2016 emboldened not only fringe right-wing political groups, it made that sort of politics into mainstream Republican platform issues. I don’t think it’s a coincidence that we’re hearing about more violence against BIPOC folks. Yes, some of that is just the internet giving more people a voice. But some of it is a direct increase in violence by people who previously felt like they weren’t socially acceptable, but were suddenly told they were very special people.
New York and San Francisco are dead. Texas is the place to be (except when it’s frozen solid).
Here in Berkeley, if you don’t go downtown, it can sometimes feel like nothing happened. The weather is nice, people are out and about, walking their dogs, jogging, bringing groceries home. If you didn’t know what was going on, you might start to think that it was a normal suburban community where face masks became a fashion accessory. But if you do look closer, you’ll see the shuttered stores, the open restaurants with no tables or chairs inside, the six-foot marks on the sidewalks for people to form lines.
I always knew that urban spaces were defined in part by the vital energy of so many people moving around them all the time.

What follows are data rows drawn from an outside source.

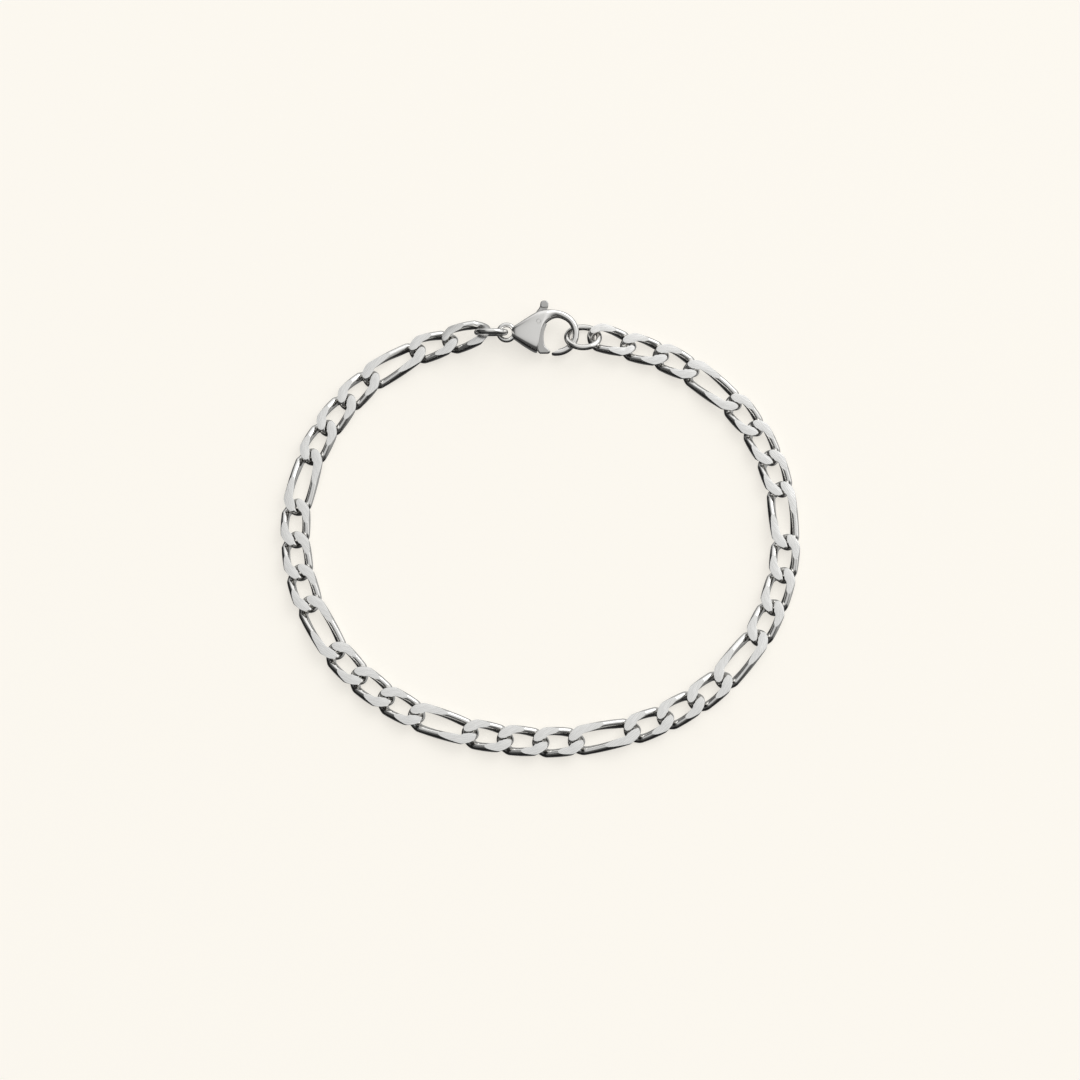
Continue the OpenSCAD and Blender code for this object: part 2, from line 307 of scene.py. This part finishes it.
def choose_edges(piece, wanted):
    """In edit mode, selects the edges that pass the test, and nothing else."""
    bpy.ops.mesh.select_mode(type="EDGE")
    bpy.ops.mesh.select_all(action="DESELECT")
    mesh = bmesh.from_edit_mesh(piece.data)
    for edge in mesh.edges:
        edge.select = wanted(edge)
    bmesh.update_edit_mesh(piece.data)


def close_openings(piece):
    """In edit mode, closes each open rim with one face."""
    choose_edges(piece, lambda edge: len(edge.link_faces) < 2)
    bpy.ops.mesh.edge_face_add()


def use_modifier(piece, kind, **settings):
    """Adds one modifier with these settings and applies it."""
    take(piece)
    modifier = piece.modifiers.new(kind.lower(), kind)
    for name, value in settings.items():
        setattr(modifier, name, value)
    bpy.ops.object.modifier_apply(modifier=modifier.name)


def combine(piece, other, how):
    """Joins to a piece, or takes from it, another one, which is used up."""
    use_modifier(piece, "BOOLEAN", operation=how, object=other, solver="EXACT")
    bpy.data.objects.remove(other)


def cut(piece, at, away):
    """Cuts the piece at a plane, takes off the side that away points to and closes the cut."""
    edit(piece)
    bpy.ops.mesh.select_all(action="SELECT")
    bpy.ops.mesh.bisect(plane_co=at, plane_no=away, use_fill=True, clear_outer=True, threshold=CUT_SNAP)
    done()


def tidy_normals(piece):
    """Merges doubled points and turns all faces outwards."""
    edit(piece)
    bpy.ops.mesh.select_all(action="SELECT")
    bpy.ops.mesh.remove_doubles(threshold=SAME_POINT)
    bpy.ops.mesh.normals_make_consistent(inside=False)
    done()


def fix_place(piece):
    """Makes a piece's place, turn and size its mesh's own."""
    take(piece)
    bpy.ops.object.transform_apply(location=True, rotation=True, scale=True)


def dress(piece, metal, angle):
    """Shades a piece smooth over edges that turn less than an angle, and gives it one metal."""
    take(piece)
    bpy.ops.object.shade_smooth_by_angle(angle=math.radians(angle))
    piece.data.materials.clear()
    piece.data.materials.append(metal)


def lay(piece, place):
    """Lays a piece, modelled in millimetres, where its solid lies."""
    piece.matrix_world = place @ Matrix.Scale(MM, 4)
    fix_place(piece)


def hand_over(piece, node, body="bracelet"):
    """The piece stands for its node and rides on its body."""
    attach(piece, body)
    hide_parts(node)


def own_frame(node, forward, is_round=False):
    """Place and half size of a symmetric node: x along its length, towards forward, and z up.

    A round node has no length, so its x is the way to forward, laid flat in the round.
    """
    points = np.array([v.co for v in frame["nodes"][node].data.vertices])
    points = np.unique(points.round(SAME_POINT_PLACES), axis=0)
    middle = points.mean(0)
    ahead = forward - middle
    axes = np.linalg.eigh(np.cov((points - middle).T))[1]
    x, z = axes[:, 2], axes[:, 0]
    if is_round:
        flat_ahead = ahead - z * (ahead @ z)
        x = flat_ahead / np.linalg.norm(flat_ahead)
    x = x if x @ ahead > 0 else -x
    z = z if z[2] > 0 else -z
    y = np.cross(z, x)
    half = [float(reach) for reach in np.abs((points - middle) @ np.array([x, y, z]).T).max(0) / MM]
    place = Matrix([[*column] for column in np.array([x, y, z]).T]).to_4x4()
    place.translation = Vector(middle)
    return place, half


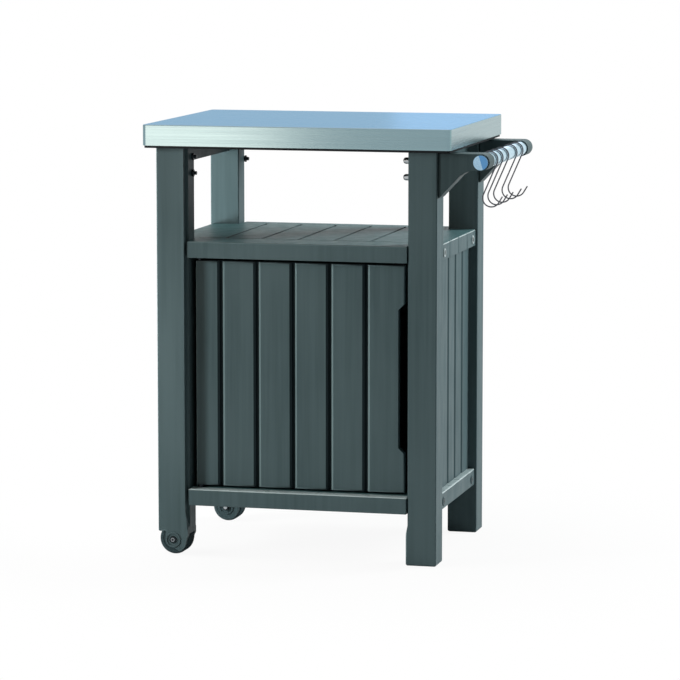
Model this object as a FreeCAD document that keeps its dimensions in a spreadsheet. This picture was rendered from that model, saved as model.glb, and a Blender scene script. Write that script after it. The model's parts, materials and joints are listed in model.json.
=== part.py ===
# Grill cart with storage: a metal worktop on four legs, a deck, a cabinet with one door below it,
# a side rail with hooks and two wheels. Millimetres; X to the rail, Y to the back, Z up. The origin
# is on the floor, under the middle of the whole cart.
import math
import os

import FreeCAD
import Part
import Sketcher

doc = FreeCAD.newDocument("GrillCart")
sheet = doc.addObject("Spreadsheet::Sheet", "Sizes")

# Every driving size, in millimetres unless it is an angle or a count
SIZES = {
    # Worktop
    "tray_length": 650, "tray_depth": 520, "tray_top": 900, "tray_skirt": 43,
    "tray_sheet": 0.8, "tray_corner": 9, "tray_edge": 2,
    "core_setback": 3, "core_lip": 5, "core_wall": 6, "core_plate": 6, "tenon_reach": 72,
    # Legs, as the worktop's overhang leaves them
    "overhang_left": 24, "overhang_right": 32, "overhang_front": 20, "overhang_rear": 34,
    "leg_width": 64, "leg_depth": 62, "leg_wall": 4, "leg_edge": 2.5,
    "rebate_width": 5.5, "rebate_depth": 18, "rebate_foot": 58, "rebate_full": 96,
    "foot_floor": 6, "foot_edge": 4.5, "housing_edge": 4, "lug_reach": 45, "lug_drop": 26,
    # Wheels and the legs' wheel housings
    "wheel_radius": 32.5, "wheel_width": 36, "wheel_shoulder": 4, "wheel_side_gap": 1,
    "wheel_room": 1.5, "wheel_dish_radius": 26, "wheel_hub_radius": 12, "wheel_dish": 2,
    "housing_lift": 49, "boss_radius": 16, "boss_ring": 3, "boss_proud": 2,
    "cheek_round": 28.5,
    "axle_radius": 4, "axle_head_radius": 7.5, "axle_head": 3.5, "axle_nut_radius": 7,
    # Deck and base, two mouldings of one plan
    "deck_top": 658.5, "deck_height": 34, "base_top": 140.5, "base_height": 35,
    "panel_setback": 5, "plate": 5, "skirt": 5, "panel_edge": 3, "channel_rib": 3,
    "deck_border": 92, "deck_back_border": 40, "deck_groove_place": 97.6,
    "deck_groove_depth": 3, "deck_groove_mouth": 7, "deck_groove_floor": 5,
    "deck_line_width": 4, "deck_line_depth": 1.5,
    # Boards moulded into the panels
    "board_pitch": 77.4, "side_board_pitch": 68.4, "apron_board_pitch": 85.5,
    "groove_mouth": 16, "groove_slot": 7, "groove_bevel": 3, "wall_groove_depth": 7,
    "door_groove_depth": 9, "apron_groove_mouth": 6, "apron_groove_slot": 2,
    "apron_groove_bevel": 1, "apron_groove_depth": 1.5,
    # Cabinet walls
    "wall_sheet": 10, "side_wall_setback": 19, "back_wall_setback": 25, "tongue": 4,
    # Door
    "door_setback": 25, "door_sheet": 18, "door_gap_left": 11, "door_gap_right": 9.5,
    "door_gap_top": 8, "door_gap_bottom": 5.5, "door_edge": 3, "door_frame": 24,
    "door_recess": 5, "door_groove_place": 91.1, "pivot_inset": 7, "pivot_depth": 8,
    "pin_radius": 4, "pin_hold": 28, "pin_reach": 16, "pin_collar_radius": 7,
    "pivot_boss_radius": 9, "notch_depth": 13.5, "notch_low": 226, "notch_high": 539,
    "catch_length": 24, "catch_depth": 14, "catch_drop": 54, "catch_gap": 0.5,
    # Side rail, its brackets and hooks
    "rail_reach": 90, "rail_radius": 15, "rail_wall": 1.5, "rail_inset_front": 20,
    "rail_inset_rear": 33, "eye_wall": 2, "bracket_gap": 2, "bracket_length": 53,
    "bracket_height": 92, "bracket_inset": 5, "bracket_edge": 2, "neck": 2, "gusset": 55,
    "gusset_round": 12, "cap_proud": 5, "cap_plug": 14, "cap_slope": 7, "cap_ridge_angle": 40,
    "hook_wire": 1.4, "hook_gap": 0.3, "hook_bend_radius": 18, "hook_bend_out": 3.5,
    "hook_bend_drop": 79, "hook_tip": 15, "hook_tip_angle": 59, "hook_end": 5,
    "hook_1_place": 110, "hook_2_place": 163, "hook_3_place": 222, "hook_4_place": 310,
    "hook_5_place": 375,
    # Rails under the worktop
    "upper_rail_width": 20, "upper_rail_height": 35, "mortise": 3.5,
    # Fasteners and fits
    "bolt_radius": 4, "bolt_nut_radius": 7, "bolt_nut": 4, "bolt_end": 6,
    "cap_nut": 17, "bolt_from_front": 47, "bolt_drop_upper": 21, "bolt_drop_lower": 55, "bolt_bite": 32,
    "screw_radius": 2.5, "screw_head_radius": 5.5, "screw_head": 2.5, "screw_place": 30,
    "screw_drop": 19, "screw_bite": 8, "screw_ring_radius": 9, "screw_ring": 2,
    "running_fit": 0.05, "slip_fit": 0.3,
}
HOOK_COUNT = 5
CHEEK_STEP = 10
DOOR_GROOVES = 5
DECK_GROOVES = 5
SIDE_GROOVES = 4
APRON_GROOVES = 3

for row, (alias, number) in enumerate(SIZES.items(), start=1):
    sheet.set(f"A{row}", str(number))
    sheet.setAlias(f"A{row}", alias)
doc.recompute()


class Size:
    """A length together with the expression that gives it from the sheet's cells."""

    def __init__(self, number, words):
        self.number = number
        self.words = words

    def __add__(self, other):
        other = sized(other)
        return Size(self.number + other.number, f"({self.words} + {other.words})")

    def __sub__(self, other):
        other = sized(other)
        return Size(self.number - other.number, f"({self.words} - {other.words})")

    def __mul__(self, factor):
        factor = sized(factor)
        return Size(self.number * factor.number, f"({self.words} * {factor.words})")

    def __truediv__(self, factor):
        return Size(self.number / factor, f"({self.words} / {factor})")

    def __neg__(self):
        return self * -1

    __radd__ = __add__


def sine(angle):
    """The sine of an angle kept in the sheet in degrees."""
    return Size(math.sin(math.radians(angle.number)), f"sin({angle.words} * 1 deg)")


def cosine(angle):
    """The cosine of an angle kept in the sheet in degrees."""
    return Size(math.cos(math.radians(angle.number)), f"cos({angle.words} * 1 deg)")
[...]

In many ways, New York and San Francisco are absolutely not dead. The kind of people who are leaving are (if you’ll forgive me a No-True-Scotsman) not really New Yorkers or San Franciscans. It’s a sad economic reality that the bulk of the people who make a city what it is are the ones who can’t afford to leave. Even the people who can afford to leave but don’t are the sort of people who are drawn to what a city is, what it has to offer, what it means to them to be there. The people who can afford to leave whenever they want, and then do, are the kind of people who never fit in in the first place. To them, a city is no more than a convenient place to be at a given time. It’s not a community, it’s not a living organism powered by hundreds of thousands of hopes and dreams.
What about the people who leave because they have to? Does some part of them still belong to that place they left behind? Do they wake up sometimes thinking of their favorite park or corner store before they realize as reality comes into focus that they can’t go there anymore unless it’s on a plane?
Do they feel sad that if they ever do return, the city will have moved on without them, and they’ll have to start over from the beginning, falling in love with new places and meeting new people and spinning a whole new thread into the fabric?
With vaccinations ramping up, and more vaccines available, the new goal is to reopen America by the 4th of July. This is ambitious, and doesn’t account for anti-vaxxers and Q truthers and all sorts of nonsense. And people are still treating this as though we don’t have to be careful in public.
The desperate need for America to “reopen” stores and drive business and move the engine of capital is what led to the second and third waves. The focus on money and refusal to provide relief is directly responsible for hundreds of thousands of deaths. To continue to do so will result in thousands more. Herd immunity is a long way away still.
But it is on the horizon, which is something.
I spoke with a coworker the other day. Both of us were ruminating on how we’ve lost a lot of the human connection to each other and the rest of our company. One of the side effects of spending hours in the same rooms as other people is that you get to know them. You bump into each other at lunch or grab a beer after work and have a conversation about books or sports or life in general. Our company has added a service to our Slack called Coffee which schedules people for random one-on-one meetings once a week, but it’s just not the same. We’re seeing research now on how video calling affects us differently and from the “front lines” I can confirm that it’s true.
But, despite everything, and despite many false starts, there really is a light at the end of this tunnel now. I can only hope we don’t rush toward it too fast and stumble at the finish line.